Because of these factors and others, the UFW was largely unsuccessful with Filipina/o workers in Stockton. By 1971, Larry Itliong was already in private disagreement with Chavez and the direction of the UFW. On October 15, 1971, Itliong resigned from the union. Itliong had been struggling with several issues within the union and with Chavez himself by 1971, including the situation with Filipino contractors and the hiring halls, the UFW’s refusal to reimburse his expenses, the lack of power of Filipinas/os in the union, what he saw as the undemocratic structure of the UFW bureaucracy, and the UFW leadership’s ambivalence towards the aging Filipino rank and file. “[But] my biggest disappointment is that the organization I participated in to fight for justice and dignity is not turning [out] as planned,” he told Bill Kircher, a fellow organizer. “So I had to go in order to save my reputation (insignificant as it may [be]) and my conscience…Many of the workers around here, Filipinos and Chicanos, are very unhappy on how the union is being operated.” Itliong’s departure, which followed the resignations of other organizers, such as Ben Gines, meant that the UFW lost its most seasoned labor organizer.

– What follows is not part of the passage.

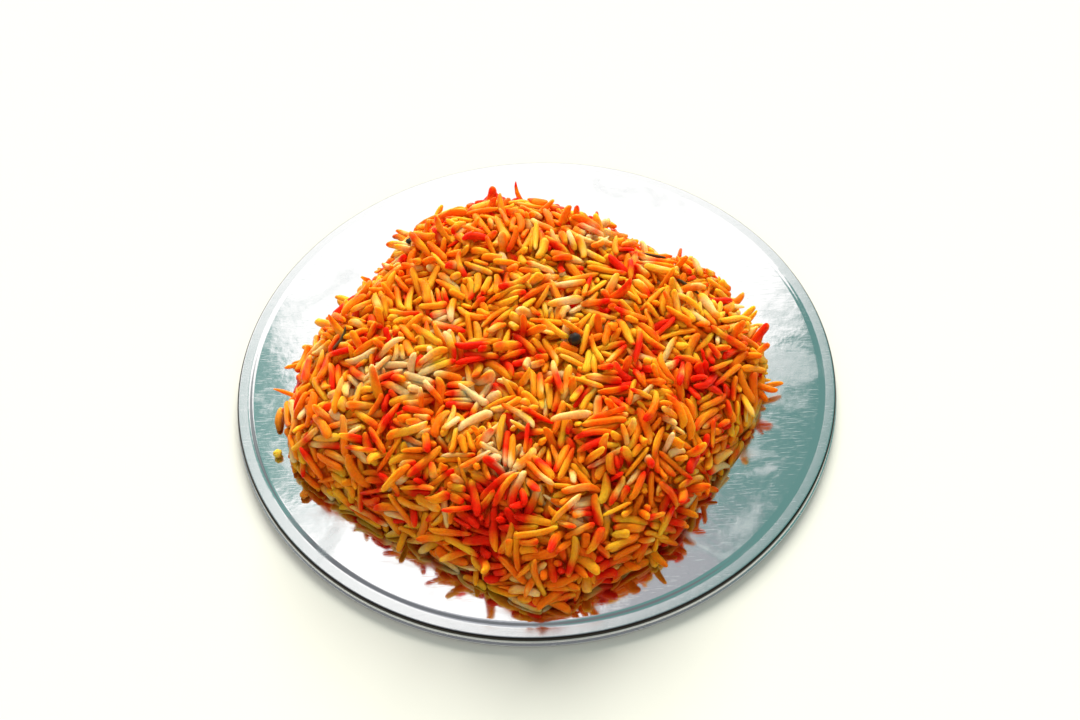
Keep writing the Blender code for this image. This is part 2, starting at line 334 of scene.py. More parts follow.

Filipina/o dissatisfaction with the new union notwithstanding, the AWOC and its merger with the UFW, grape strike, and boycott brought the struggle of the farmworkers to people around the globe. The farmworkers’ movement of the 1960s and 1970s—founded by Filipinas/os and Mexicans from Stockton such as Itliong, Delvo, and Huerta—was the culmination of more than four decades of struggle in the Filipina/o American labor movement of Stockton.